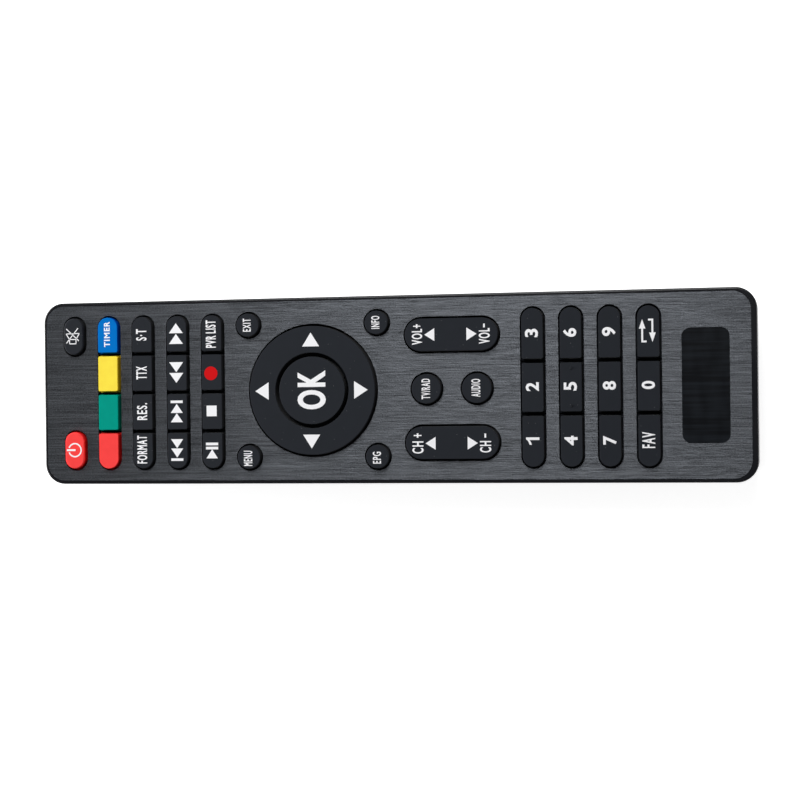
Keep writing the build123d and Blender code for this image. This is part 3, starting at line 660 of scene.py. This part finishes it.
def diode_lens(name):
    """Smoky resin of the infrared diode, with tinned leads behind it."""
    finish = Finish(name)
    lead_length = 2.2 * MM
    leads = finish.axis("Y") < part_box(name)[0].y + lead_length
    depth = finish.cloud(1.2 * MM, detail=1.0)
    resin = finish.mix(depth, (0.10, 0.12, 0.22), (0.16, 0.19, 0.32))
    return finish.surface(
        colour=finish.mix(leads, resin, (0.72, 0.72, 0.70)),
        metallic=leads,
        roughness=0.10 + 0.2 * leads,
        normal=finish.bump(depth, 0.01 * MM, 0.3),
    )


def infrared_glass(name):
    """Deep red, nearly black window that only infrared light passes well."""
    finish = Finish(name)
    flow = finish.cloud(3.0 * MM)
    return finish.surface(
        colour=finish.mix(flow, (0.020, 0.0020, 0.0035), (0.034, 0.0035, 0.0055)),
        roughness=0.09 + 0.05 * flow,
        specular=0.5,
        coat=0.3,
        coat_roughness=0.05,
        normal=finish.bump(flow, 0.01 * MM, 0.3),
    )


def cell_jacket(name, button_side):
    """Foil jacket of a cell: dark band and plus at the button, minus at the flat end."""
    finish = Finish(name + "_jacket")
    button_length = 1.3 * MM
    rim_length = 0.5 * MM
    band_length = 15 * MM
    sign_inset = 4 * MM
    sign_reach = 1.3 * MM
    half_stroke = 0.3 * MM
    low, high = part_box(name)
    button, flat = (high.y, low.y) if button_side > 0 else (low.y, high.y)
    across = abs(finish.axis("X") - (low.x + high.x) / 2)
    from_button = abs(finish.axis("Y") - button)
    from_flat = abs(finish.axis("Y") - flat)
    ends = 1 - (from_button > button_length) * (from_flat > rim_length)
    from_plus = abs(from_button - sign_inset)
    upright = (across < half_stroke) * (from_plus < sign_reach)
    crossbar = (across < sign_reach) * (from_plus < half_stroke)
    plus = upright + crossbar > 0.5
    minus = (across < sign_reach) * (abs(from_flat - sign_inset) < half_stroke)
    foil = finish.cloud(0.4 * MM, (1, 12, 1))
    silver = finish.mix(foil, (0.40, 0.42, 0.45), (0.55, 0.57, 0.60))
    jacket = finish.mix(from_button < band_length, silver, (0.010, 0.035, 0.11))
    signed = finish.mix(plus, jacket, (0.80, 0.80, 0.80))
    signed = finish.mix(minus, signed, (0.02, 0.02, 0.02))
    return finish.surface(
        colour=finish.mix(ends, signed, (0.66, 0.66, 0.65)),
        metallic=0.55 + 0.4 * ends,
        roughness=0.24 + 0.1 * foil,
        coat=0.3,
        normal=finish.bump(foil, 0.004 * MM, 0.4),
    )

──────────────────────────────

**The request**
Output the listing above exactly as it appears.

**Solution below**
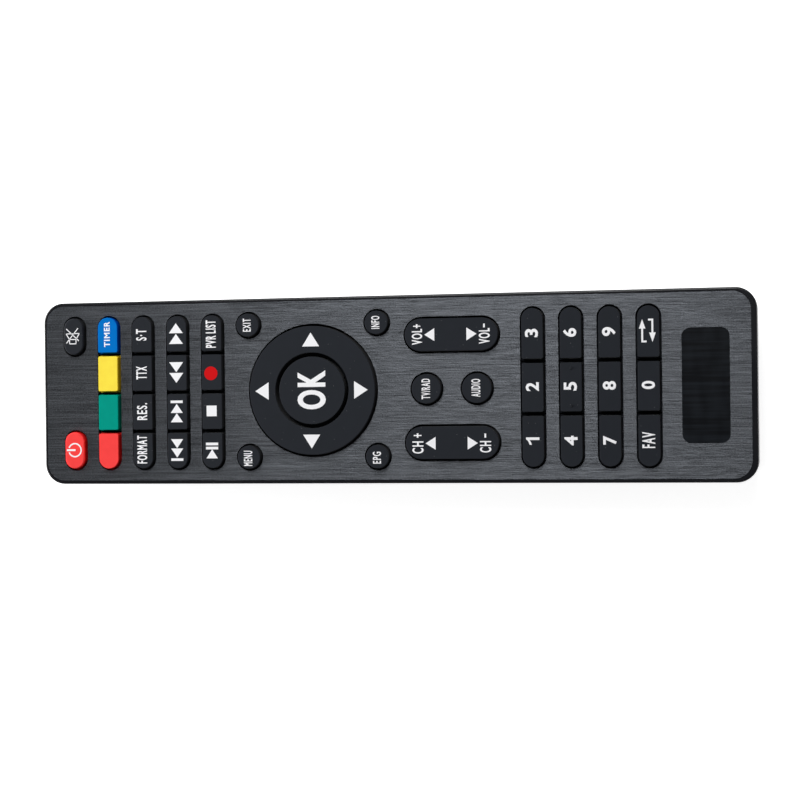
Keep writing the build123d and Blender code for this image. This is part 3, starting at line 660 of scene.py. This part finishes it.
def diode_lens(name):
    """Smoky resin of the infrared diode, with tinned leads behind it."""
    finish = Finish(name)
    lead_length = 2.2 * MM
    leads = finish.axis("Y") < part_box(name)[0].y + lead_length
    depth = finish.cloud(1.2 * MM, detail=1.0)
    resin = finish.mix(depth, (0.10, 0.12, 0.22), (0.16, 0.19, 0.32))
    return finish.surface(
        colour=finish.mix(leads, resin, (0.72, 0.72, 0.70)),
        metallic=leads,
        roughness=0.10 + 0.2 * leads,
        normal=finish.bump(depth, 0.01 * MM, 0.3),
    )


def infrared_glass(name):
    """Deep red, nearly black window that only infrared light passes well."""
    finish = Finish(name)
    flow = finish.cloud(3.0 * MM)
    return finish.surface(
        colour=finish.mix(flow, (0.020, 0.0020, 0.0035), (0.034, 0.0035, 0.0055)),
        roughness=0.09 + 0.05 * flow,
        specular=0.5,
        coat=0.3,
        coat_roughness=0.05,
        normal=finish.bump(flow, 0.01 * MM, 0.3),
    )


def cell_jacket(name, button_side):
    """Foil jacket of a cell: dark band and plus at the button, minus at the flat end."""
    finish = Finish(name + "_jacket")
    button_length = 1.3 * MM
    rim_length = 0.5 * MM
    band_length = 15 * MM
    sign_inset = 4 * MM
    sign_reach = 1.3 * MM
    half_stroke = 0.3 * MM
    low, high = part_box(name)
    button, flat = (high.y, low.y) if button_side > 0 else (low.y, high.y)
    across = abs(finish.axis("X") - (low.x + high.x) / 2)
    from_button = abs(finish.axis("Y") - button)
    from_flat = abs(finish.axis("Y") - flat)
    ends = 1 - (from_button > button_length) * (from_flat > rim_length)
    from_plus = abs(from_button - sign_inset)
    upright = (across < half_stroke) * (from_plus < sign_reach)
    crossbar = (across < sign_reach) * (from_plus < half_stroke)
    plus = upright + crossbar > 0.5
    minus = (across < sign_reach) * (abs(from_flat - sign_inset) < half_stroke)
    foil = finish.cloud(0.4 * MM, (1, 12, 1))
    silver = finish.mix(foil, (0.40, 0.42, 0.45), (0.55, 0.57, 0.60))
    jacket = finish.mix(from_button < band_length, silver, (0.010, 0.035, 0.11))
    signed = finish.mix(plus, jacket, (0.80, 0.80, 0.80))
    signed = finish.mix(minus, signed, (0.02, 0.02, 0.02))
    return finish.surface(
        colour=finish.mix(ends, signed, (0.66, 0.66, 0.65)),
        metallic=0.55 + 0.4 * ends,
        roughness=0.24 + 0.1 * foil,
        coat=0.3,
        normal=finish.bump(foil, 0.004 * MM, 0.4),
    )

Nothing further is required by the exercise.